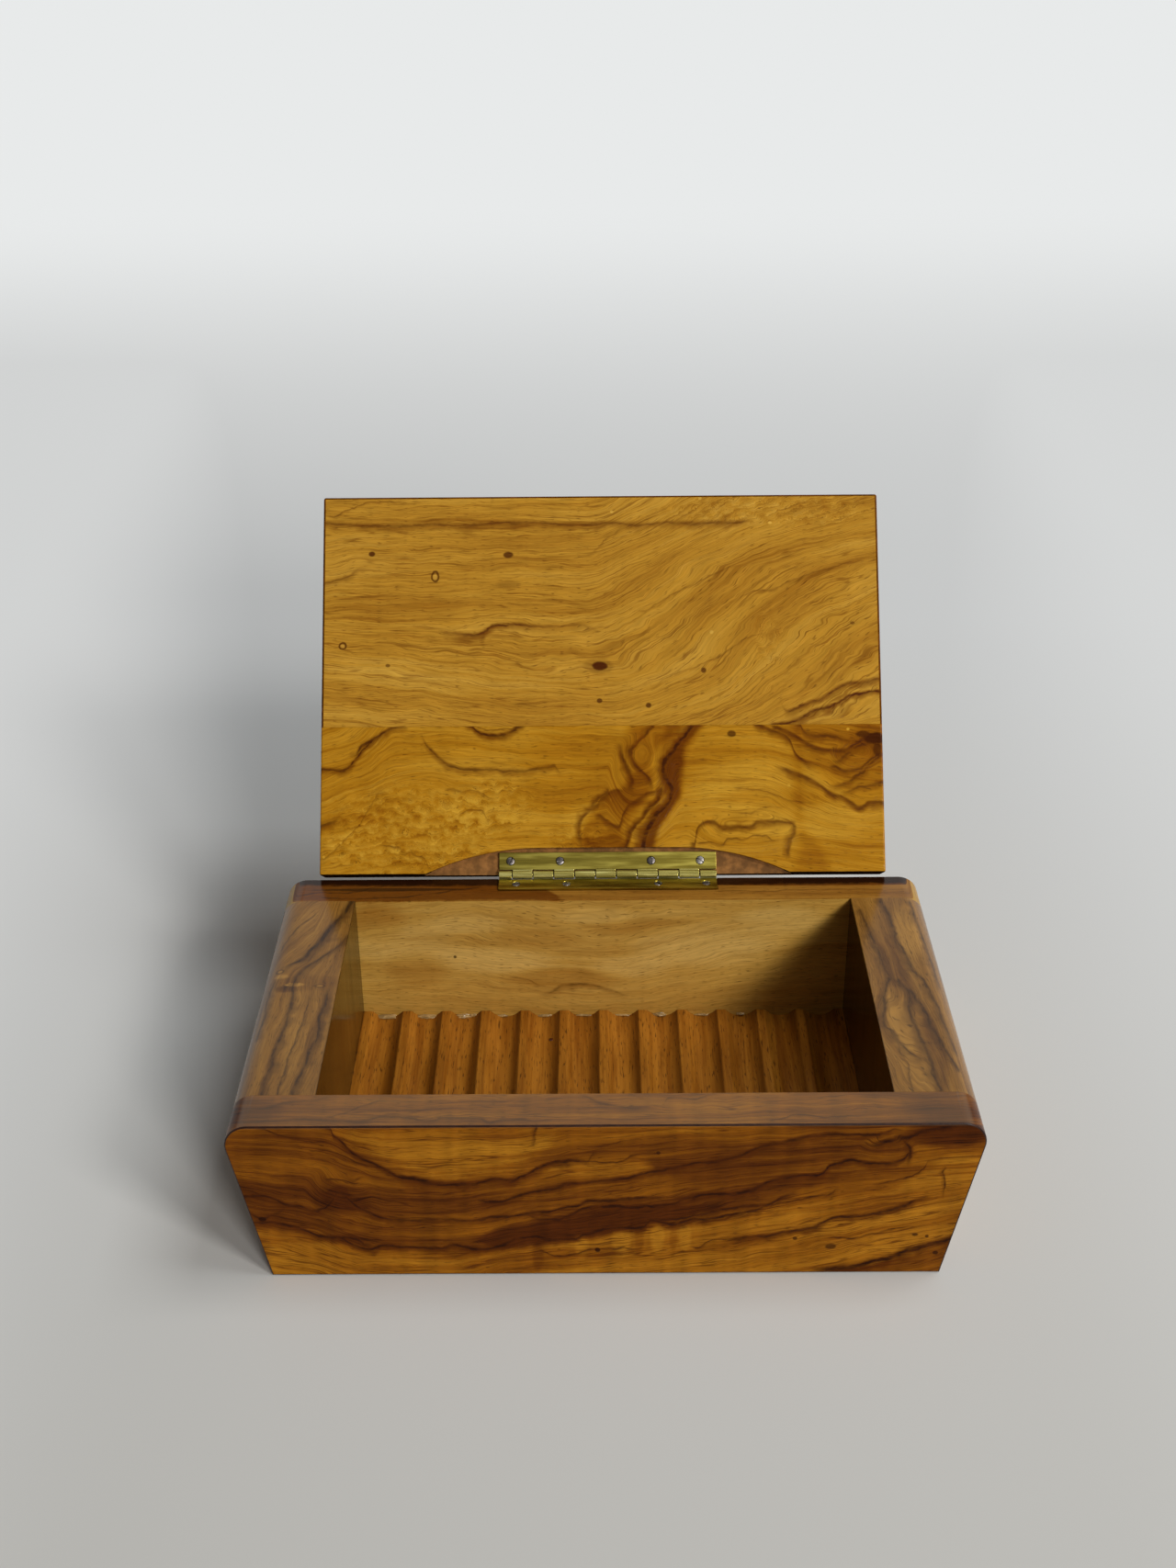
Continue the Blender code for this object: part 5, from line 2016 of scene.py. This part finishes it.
@dataclass(frozen=True)
class Lamp:
    """A square soft lamp that faces the box, its place and side in metres and its power in watts."""

    name: str
    place: tuple[float, float, float]
    side: float
    power: float
    colour: Colour
    aim: tuple[float, float, float] = (0.0, 0.0, 0.05)

    def build(self) -> None:
        """Sets the lamp up."""
        data = bpy.data.lights.new(self.name, "AREA")
        data.size = self.side
        data.energy = self.power
        data.color = self.colour
        lamp = shown(self.name, data)
        lamp.location = self.place
        away = Vector(self.place) - Vector(self.aim)
        lamp.rotation_euler = away.to_track_quat("Z", "Y").to_euler()


@dataclass
class Studio:
    """Camera, soft lamps and a plain pale floor."""

    camera_place: tuple[float, float, float] = (-1.172, -418.506, 339.663)
    pitch: float = 28.704
    yaw: float = -0.342
    roll: float = -0.523
    lens: float = 43.45
    sensor_height: float = 36.0
    clip: tuple[float, float] = (0.01, 50.0)
    floor_half: float = 8.0
    floor_drop: float = 0.0001
    floor_near: Colour = paint(206, 204, 197)
    floor_far: Colour = paint(238, 240, 240)
    floor_glow: Colour = paint(216, 217, 216)
    sky: Colour = paint(232, 234, 234)
    world_light: float = 0.10
    lamps: tuple[Lamp, ...] = (
        Lamp("key_lamp", (1.22, -2.74, 1.30), 0.60, 39.8, (1.0, 0.97, 0.94)),
        Lamp("side_lamp", (1.84, -1.84, 1.80), 0.60, 32.1, (1.0, 0.98, 0.96)),
        Lamp("top_lamp", (0.85, 0.05, 1.80), 0.9, 11.7, (0.97, 0.99, 1.0)),
    )

    def camera(self) -> None:
        """Places the camera at the viewing angle of the photograph."""
        pitch, yaw, roll = (math.radians(angle) for angle in (self.pitch, self.yaw, self.roll))
        ahead = Vector((math.sin(yaw) * math.cos(pitch), math.cos(yaw) * math.cos(pitch), -math.sin(pitch)))
        right = Vector((math.cos(yaw), -math.sin(yaw), 0.0))
        up = right.cross(ahead)
        across = math.cos(roll) * right + math.sin(roll) * up
        above = math.cos(roll) * up - math.sin(roll) * right
        turn = Matrix((across, above, -ahead)).transposed().to_4x4()
        data = bpy.data.cameras.new("camera")
        data.sensor_fit = "VERTICAL"
        data.sensor_height = self.sensor_height
        data.lens = self.lens
        data.clip_start, data.clip_end = self.clip
        camera = shown("camera", data)
        camera.matrix_world = Matrix.Translation(Vector(self.camera_place) * MM) @ turn
        bpy.context.scene.camera = camera

    def floor(self) -> None:
        """Lays the floor, just under the box."""
        mesh = bmesh.new()
        bmesh.ops.create_grid(mesh, x_segments=8, y_segments=8, size=self.floor_half)
        bmesh.ops.translate(mesh, verts=mesh.verts[:], vec=(0.0, 0.0, -self.floor_drop))
        data = as_mesh(mesh, "studio_floor")
        mesh.free()
        data.materials.append(self.floor_finish())
        shown("studio_floor", data)

    def floor_finish(self) -> bpy.types.Material:
        """Draws the matt pale floor, which keeps shadows, with light painted into it: paler farther behind
        the box and to its sides.

        Returns:
            The material.
        """
        graph = Graph.material("pale_floor")
        place = graph.place()
        x, depth, _ = graph.apart(place)
        _, seen = graph.seen()
        length = graph.add("ShaderNodeVectorMath", {"operation": "LENGTH"}, {0: place})
        distance = Signal(graph, length.outputs[1])
        # painted light: the floor's colour and glow grow paler farther behind the box and far to its sides
        pale = graph.mix(depth.span(0.1, 1.2).most(distance.span(0.8, 4.0)), self.floor_glow, self.sky)
        colour = graph.mix(depth.span(-0.35, 0.35), self.floor_near, self.floor_far)
        matt = graph.add("ShaderNodeBsdfDiffuse", None, {"Color": colour})
        glow = graph.add("ShaderNodeEmission", None, {"Color": pale})
        painted_side_light = abs(x).ease(0.10, 0.27) * 0.7
        share = seen * depth.ease(0.08, 1.15).most(distance.ease(0.6, 2.2)).most(painted_side_light)
        graph.blended(share, matt, glow, "ShaderNodeOutputMaterial")
        return graph.owner

    def world(self) -> None:
        """Sets even light all round, seen pale by the camera and by gloss, palest behind the box."""
        graph = Graph(bpy.data.worlds.new("studio"))
        bpy.context.scene.world = graph.owner
        straight, seen = graph.seen()
        light = graph.add("ShaderNodeBackground", None, {0: (1.0, 1.0, 1.0), 1: self.world_light})
        _, ahead, _ = graph.apart(graph.add("ShaderNodeTexCoord").outputs["Generated"])
        tones = ((0.0, paint(96, 96, 94)), (0.5, paint(168, 168, 165)), (0.85, paint(231, 232, 231)))
        gloss = graph.add("ShaderNodeValToRGB", {"stops": tones}, {0: ahead * 0.5 + 0.5})
        tone = graph.mix(straight, gloss.outputs[0], self.sky)
        pale = graph.add("ShaderNodeBackground", None, {0: tone, 1: 1.0})
        graph.blended(seen, light, pale, "ShaderNodeOutputWorld")

    def build(self) -> None:
        """Sets up the studio."""
        bpy.context.scene.view_settings.view_transform = "Standard"
        self.camera()
        self.floor()
        self.world()
        for lamp in self.lamps:
            lamp.build()
        LOG.info("studio: camera, %d lamps, floor and world", len(self.lamps))


def main() -> None:
    """Loads the frame and builds and dresses every piece."""
    logging.basicConfig(level=logging.INFO, format="%(message)s")
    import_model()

    Studio().build()
    hinge = Hinge()
    Walls().build(hinge)
    GroovedFloor().build()
    lid = Lid()
    lid.front_board()
    lid.rear_board()
    hinge.build()

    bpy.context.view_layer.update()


if __name__ == "__main__":
    main()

——

→ **Problem statement**: Quote exactly the lines running from the start of the listing above through the line where "aim: tuple[float, float, float]" is found, and output no other lines.

→ **Written solution**:
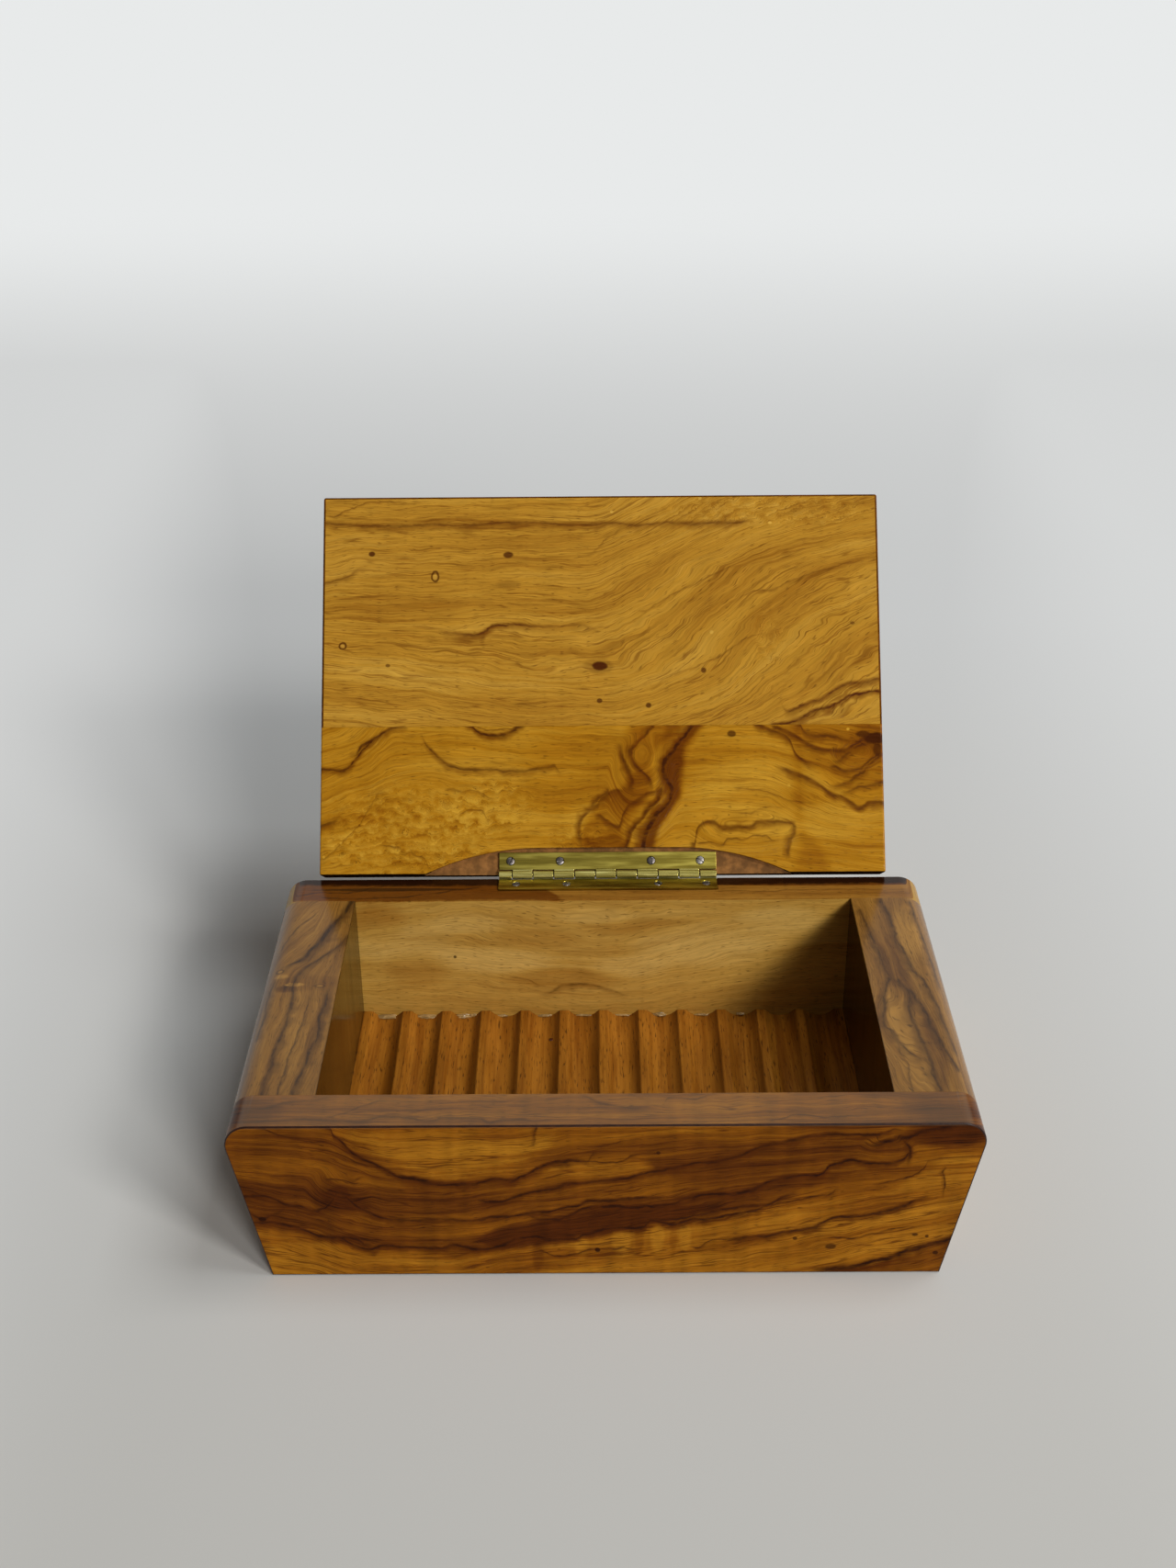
Continue the Blender code for this object: part 5, from line 2016 of scene.py. This part finishes it.
@dataclass(frozen=True)
class Lamp:
    """A square soft lamp that faces the box, its place and side in metres and its power in watts."""

    name: str
    place: tuple[float, float, float]
    side: float
    power: float
    colour: Colour
    aim: tuple[float, float, float] = (0.0, 0.0, 0.05)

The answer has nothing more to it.